In today’s article in the Wall Street Journal On-line it states that, according to the International Energy Agency (IEA), “Nuclear energy is one of the key low-carbon energy technologies that can contribute, alongside energy efficiency, renewable energies and carbon capture and storage, to the decarbonization of electricity supply by 2050, said IEA Executive Director Nobuo Tanaka. I could provide as much as 25% of world-wide energy requirements by 2050. ” That would mean that “nuclear generating capacity to more than triple over the next 40 years.”

Nuclear energy is a proven technology, unlike some of the alternatives.  Director General Luis Echavarri of the Nuclear Energy Agency (NEA) , a specialized agency within the Organisation for Economic Co-operation and Development (OECD), an intergovernmental organization of industrialized countries, based in Paris, France, says  “Nuclear is already one of the main sources of low-carbon energy today. If we can address the challenges to its further expansion, nuclear has the potential to play a larger role in cutting CO2 emissions”.

To achieve these numbers, there will be a multitude of projects throughout the world requiring project managers.  Beside the project management jobs in the nuclear power plant construction industry, there will be PM jobs in support of nuclear power like plant design, accident prevention and development of safety features.  Just like the oil industry, there will be risks.  Who better to help manage risks than a project manager?
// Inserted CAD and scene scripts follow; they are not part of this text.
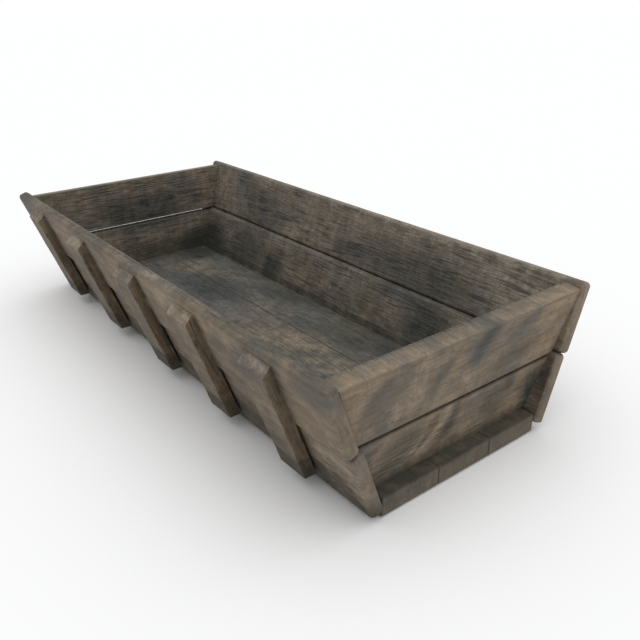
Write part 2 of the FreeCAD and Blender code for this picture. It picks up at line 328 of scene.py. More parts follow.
class Board:
    """One board: its local axes run along it, across it, and outward through it."""

    def __init__(self, node, along, across, through, radius, foot_power=ROUND,
                 square_ends=False):
        self.node = node
        self.axes = np.stack([along, across, through])
        reaches = [span(node, axis) for axis in self.axes]
        self.low = np.array([low for low, high in reaches])
        self.size = np.array([high - low for low, high in reaches])
        self.radius = radius
        self.foot_power = foot_power
        self.square_ends = square_ends

    def to_frame(self, local):
        """Points in the board's own axes as points in the shared frame."""
        return (local + self.low) @ self.axes

    def from_joint(self, local, axis, at_high):
        """Distance of each point from the low or high face across an axis."""
        return self.size[axis] - local[:, axis] if at_high else local[:, axis]

    def keep_joints(self, depth, local, joints):
        """The faces that bear on another board stay unworn."""
        for axis, at_high in joints:
            away = self.from_joint(local, axis, at_high)
            depth = depth * (JOINT_WEAR + (1 - JOINT_WEAR) * ramp(away, 0, UNWORN))
        return depth

    def seam_dirt(self, local, joints):
        """Dirt collects where a board meets its neighbour."""
        dirt = np.zeros(len(local))
        for axis, at_high in joints:
            away = self.from_joint(local, axis, at_high)
            dirt = np.maximum(dirt, SEAM_DIRT * (1 - ramp(away, *SEAM_BAND)))
        return dirt

    def build(self, seed, slot, wall, lengthwise, cut=None, joints=(), groove=GROOVE, chip=CHIP,
              shelter=0.0, bleached_and_lit=0.0):
        """Makes the piece; cut(board, local) places the points where a joint shapes the board.

        shelter says how much less weathered the board is on its sides, and bleached_and_lit how
        much paler its head is, partly bleaching and partly painted light.
        """
        flat, faces = box_grid(self.size, self.radius, (STEP_ALONG, STEP_ACROSS, STEP_ACROSS))
        if np.linalg.det(self.axes) < 0:
            faces = [(axis, at_high, quads[:, ::-1]) for axis, at_high, quads in faces]
        grain = grain_map(flat, faces, self.size, seed * FIGURE_SHIFT, lengthwise)
        local = round_edges(flat, self.size, self.radius, self.foot_power, self.square_ends)
        placed = cut(self, local) if cut else self.to_frame(local)
        mesh = make_mesh(self.node, placed, faces, grain)
        depth = weathering(flat, self.size, self.radius, seed, groove, chip)
        depth = self.keep_joints(depth, flat, joints)
        placed = placed - normals_of(mesh) * depth[:, None]
        mesh.vertices.foreach_set("co", placed.astype(np.float32).ravel())
        wear = wear_of(flat, self.size, self.radius, seed)
        dirt = self.seam_dirt(flat, joints)
        self.mark(mesh, placed, wall, wear, dirt, shelter, bleached_and_lit)
        self.finish(mesh, slot)

    def mark(self, mesh, placed, wall, wear, dirt, shelter, bleached_and_lit):
        """Keeps what the material reads: wear, dirt, stains, grain, and painted light and shade.
        """
        normals = normals_of(mesh)
        # Painted light: the head facet facing up the board is made paler, partly as bleaching.
        bleached_lit_head = bleached_and_lit * ramp(normals @ self.axes[0], *HEAD_FACING)
        on_side = shelter * ramp(np.abs(normals[:, 0]), *SIDE_FACING)
        add_value(mesh, "wear", np.maximum(wear, bleached_lit_head))
        add_value(mesh, "inside", inside(placed))
        add_value(mesh, "sheltered", on_side)
        add_value(mesh, "lined", np.maximum(lined(placed, wall), on_side))
        add_value(mesh, "grime_and_shade", np.maximum(grime_and_shade(placed, wall), dirt))
        for kind in STAIN_TINTS:
            add_value(mesh, kind, stained(placed, wall, kind))

    def finish(self, mesh, slot):
        """Makes the object, in the place of its CAD node."""
        mesh.shade_smooth()
        mesh.set_sharp_from_angle(angle=SHARP_ANGLE)
        mesh.materials.append(WOODS[slot])
        piece = bpy.data.objects.new(self.node + "_wood", mesh)
        bpy.context.scene.collection.objects.link(piece)
        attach(piece, "root")
        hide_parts(self.node)


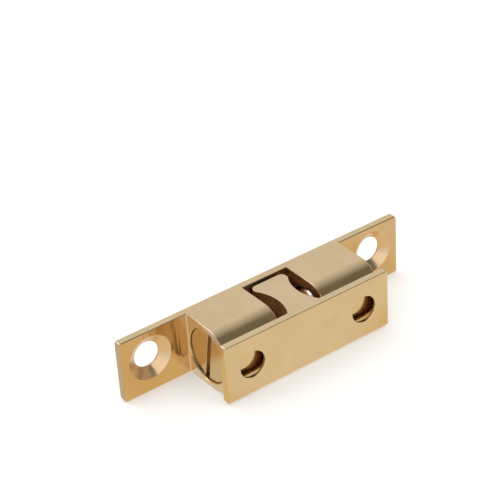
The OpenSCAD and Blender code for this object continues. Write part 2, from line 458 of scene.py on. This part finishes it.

Because we are all interested in the “next best thing” in terms of what the future job market looks like, EarthPm will continue to identify those areas, whether the projects are green by definition, project impact, product impact, or green in general.  We’re not advocating one source of power generation over another, but we do believe that you must be aware of all the alternatives and where the potential future jobs may be.